Review: ‘Hurts 2B Human’ Is A Worthy Addition To Pink’s Discography
Since emerging as a bubblegum-haired rebel on 2000’s Can’t Take Me Home, Pink has cobbled together one of the best discographies in pop. She first reinvented herself on Missundaztood and then kept evolving on standout albums like I’m Not Dead and Funhouse. On her last record, however, the 39-year-old struggled to find a place in the streaming-dominated pop world. 2017’s Beautiful Trauma still appealed to the faithful, but it failed to cut through the noise and make much of an impact on pop culture. She bounces back admirably on Hurts 2B Human.
Pink launched the album with “Walk Me Home,” an unusually mellow anthem that finds the hitmaker in a loved-up mood. Thematically, the track gives you some idea of what to expect on Hurts 2B Human. Alecia Moore (her real name) searches her soul on a collection of raw and vulnerable tunes that showcase both her vocal chops and mean pen. She also freshens up her sound by working with a new batch of producers including Peter Thomas, Jorgen Odegard and Oscar Görres.
Another innovation is her collaborative approach. Of the album’s four collaborations, two stand out as highlights. “Love Me Anyway,” a duet with country crooner Chris Stapleton, is a stone-cold smash and needs to be rolled out as the next single. It has the potential to be a signature song for Pink, such is its universality and emotional pull.

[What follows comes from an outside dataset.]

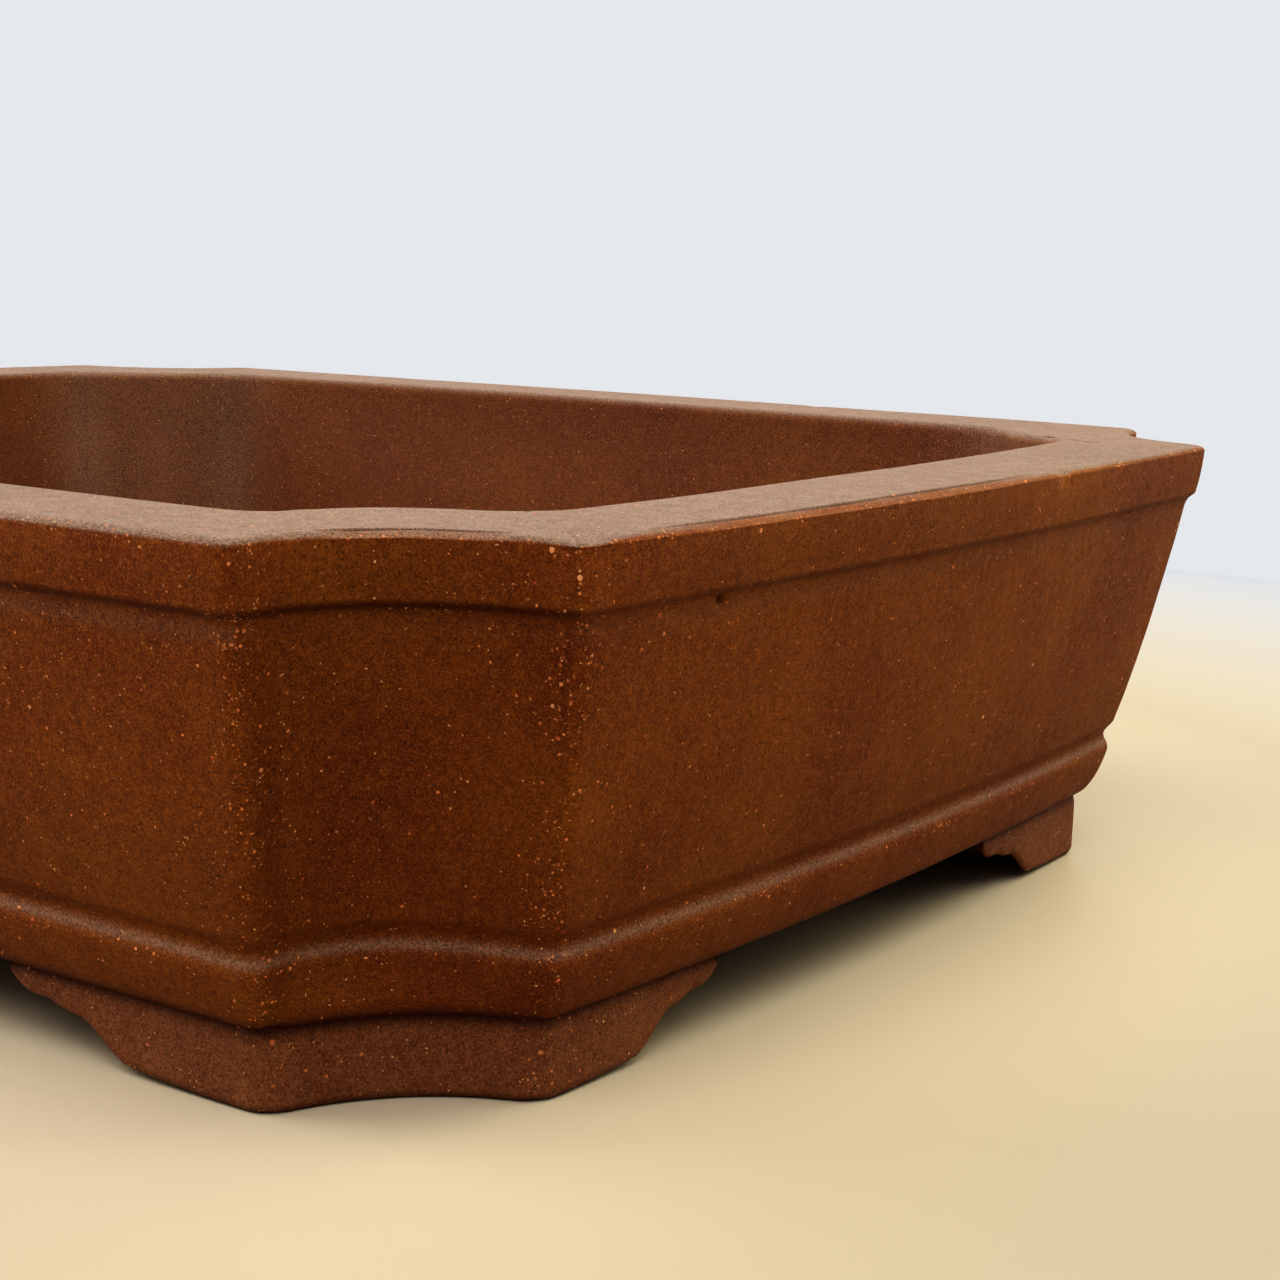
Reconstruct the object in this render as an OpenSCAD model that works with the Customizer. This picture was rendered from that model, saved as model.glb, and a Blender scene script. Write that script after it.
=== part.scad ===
// Bonsai pot: a footed stoneware rectangle with hollowed cut corners.
//
// The pot is built the way a slab pot is luted together: a floor slab, four
// walls and four corner panels standing on it, a rim band on top, a belt
// moulding around the base and four bracket feet that wrap the corners.
// Every member is its own node. The members meet face to face.
// Two drainage screens and their wire clips complete the pot.
//
// Plan: eight runs follow each other around the pot. Even runs are the bowed
// sides (0 front, 2 right, 4 back, 6 left). Odd runs are the hollowed corners
// (1 front right, 3 back right, 5 back left, 7 front left).
// A profile point is [inset, height]: inset is measured inwards from the rim
// line, height upwards from the table. The origin is the centre of the base.

/* [Pot] */
// Length of the rim at its corners
pot_l = 300; // [270:1:330]
// Width of the rim at its corners
pot_w = 235; // [215:1:265]
// Height from the table to the rim
pot_h = 75; // [70:1:90]
// Outward bow in the middle of every side
side_bow = 3.2; // [0:0.1:4]

/* [Corners] */
// Leg of each cut corner at the rim
corner_cut = 28; // [25:0.5:32]
// Depth of the hollow in each cut corner at the rim
hollow = 6; // [3:0.5:7]
// Loss of hollow depth for each millimetre inwards
hollow_fade = 0.11; // [0.05:0.01:0.14]
// Loss of cut length for each millimetre inwards
cut_fade = 0.195; // [0.1:0.005:0.3]
// Length over which each standing edge is rounded
edge_run = 5; // [2:0.5:6]

/* [Rim] */
// Height of the rim band
rim_h = 9.4; // [8:0.1:12]
// Breadth of the flat rim, outside to inside
rim_b = 21.5; // [19:0.5:24]
// Inward lean of the outer rim face over its height
rim_lean = 0.8; // [0:0.1:1.2]
// Size of the eased top edges
rim_ease = 1.3; // [0.6:0.1:1.6]

/* [Walls] */
// Set-back of the wall under the rim
wall_step = 2.1; // [1.5:0.1:3]
// Outward swell of the wall between rim and belt
wall_swell = 0.6; // [0:0.1:1]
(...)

The same goes for the pop star’s brilliant duet with Wrabel. “90 Days” is a brutal ballad about asking to put out of your misery when a relationship has run its course.
As those tracks suggest, the album excels when Pink is dissecting matters of the heart. Take the deceptively-titled “Happy.” Co-written by Sasha Sloan and teddy<3, this song is form of self-help therapy that just happens to be catchy enough to be a single. It also rivals the above-mentioned ballads as one of the best tracks on Hurts 2B Human. Joining this top tier is the Greg Kurstin-produced “We Could Have It All.” The bittersweet gem captures the feeling of defeat when you have ruined a good thing and don’t know quite how.
Equally relatable and introspective is “My Attic.” Julia Michaels had a hand in writing this one and it bears the hallmarks of her honesty and insight. On it, Pink references the deep recesses of our minds where we store our flaws and psychological scars. She then dares to let a little light in. “Courage,” co-penned by Sia, tackles a similar issue — namely the sheer terror that accompanies necessary change. It also boasts one of the record’s best vocal performances.
Apart from “Walk Me Home,” Hurts 2B Human is a little light on Pink’s trademark pop/rock bangers. The closest she comes is “(Hey Why) Miss You Sometime.” Produced by Shellback and Max Martin, this rivals “Can We Pretend” as the album’s most upbeat and irreverent moment. It just feels a little lightweight in comparison to tracks like “The Last Song Of Your Life.” The ballad is a devastating appeal for honesty and authenticity that sums up the album’s deep dive into the human condition perhaps better than any other.
Hurts 2B Human is that rarest of things in the pop world. An accessible pop album for adults. The tracks are a testament to Pink’s life experience and the inevitable baggage that comes along with any prolonged stay on planet earth. For me, this is the hitmaker’s best album since 2008’s Funhouse.